Offering gentle, low-pressure exposure to bitterness helps your child understand and navigate bitter flavors safely.
What the Science Says About Bitter
Bitter is one of the five basic taste categories, and it evolved as a warning system. But it is also a rich source of nutrients and flavor.
Here is what modern taste science tells us:
Bitter foods often contain polyphenols, antioxidants, and plant compounds that support long-term health.
Children are not “doomed” to avoid bitterness. Sensitivity to bitter can shift over time with repeated, positive exposures.
Bottom line: Bitter is not bad. It is a taste that requires practice.
Why Bitter Feels Extra Hard for Kids
Children’s hesitation with bitterness is not about defiance. It is about development.
Sensory sensitivity: Children often have more bitter-sensitive taste buds than adults.
Limited exposure: If bitter is rarely served, it becomes unfamiliar, and unfamiliar often feels unsafe to children.
Parental avoidance: Many well-meaning parents skip bitter foods, unintentionally reinforcing the idea that they are unimportant or unpleasant.
Food culture bias: Processed foods rarely include bitter flavors. When bitterness never shows up, children never learn how to respond to it.
Bitter Has a Window of Opportunity
The earlier your child encounters bitter in a positive way, the easier it is for their brains to recognize and accept it.
By 18 to 24 months, toddlers are primed for curiosity, but very reactive to unfamiliar flavors.
By ages 3 to 5, food habits can become rigid if new tastes are not introduced regularly.
By school age, kids with early, safe exposure to bitter foods are more likely to accept a broader range of vegetables and plant-forward foods.
Bitter Builds Food Literacy
We often hear that bitter foods are “healthy” because they have vitamins. That’s true, but incomplete. Bitter vegetables (like arugula, radicchio, broccoli, and kale) contain:
Glucosinolates and flavonoids that support metabolism and gut health.
Polyphenols that reduce inflammation and support immunity.
Flavor complexity that trains children to appreciate a broader range of foods, even ones not immediately “easy.”
Teaching bitterness is part of teaching food literacy: understanding where flavors come from, how they feel, and how to make space for them without pressure.
What Bitter Learning Looks Like
Every interaction your child has with bitter foods is a valid exposure:
Your child smells kale cooking in the pan.
Your child tears a radicchio leaf from your salad.
Your child licks a slice of grapefruit but does not swallow it.
Your child watches you savor a bite of dark chocolate.
Tiny Shifts to Start
No need to wage war with kale.
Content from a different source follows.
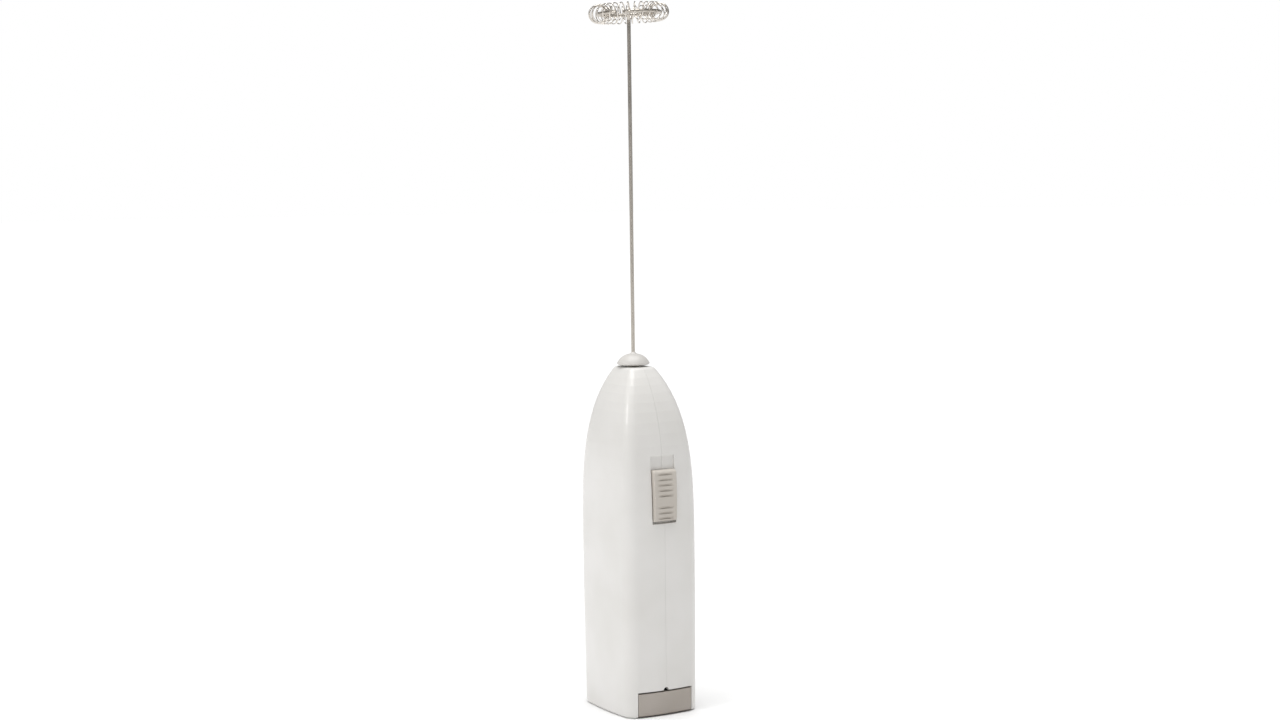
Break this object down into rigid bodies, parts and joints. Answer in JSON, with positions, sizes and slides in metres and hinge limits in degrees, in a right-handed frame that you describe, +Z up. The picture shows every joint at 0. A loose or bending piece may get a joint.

Start small and strategic.
Pair and buffer: Combine bitter with sweetness or fat, like Brussels sprouts with orange juice and honey, or arugula with avocado.
Change the prep: Roasting, blanching, and grilling can soften bitter edges and make flavors more approachable.
Model enjoyment: Let your child see you enjoying bitter foods without coaxing them to follow suit.
Use micro-tastes: Small, pressure-free bites go a long way. Repeated exposure builds recognition and ease.
Final Takeaway
Bitterness is not an advanced taste. It is simply under-taught. Your child does not need to love every bitter food today. They just need the chance to learn bitter, with safety, trust, and time. With skilled support, bitterness will become a familiar part of your child’s palate.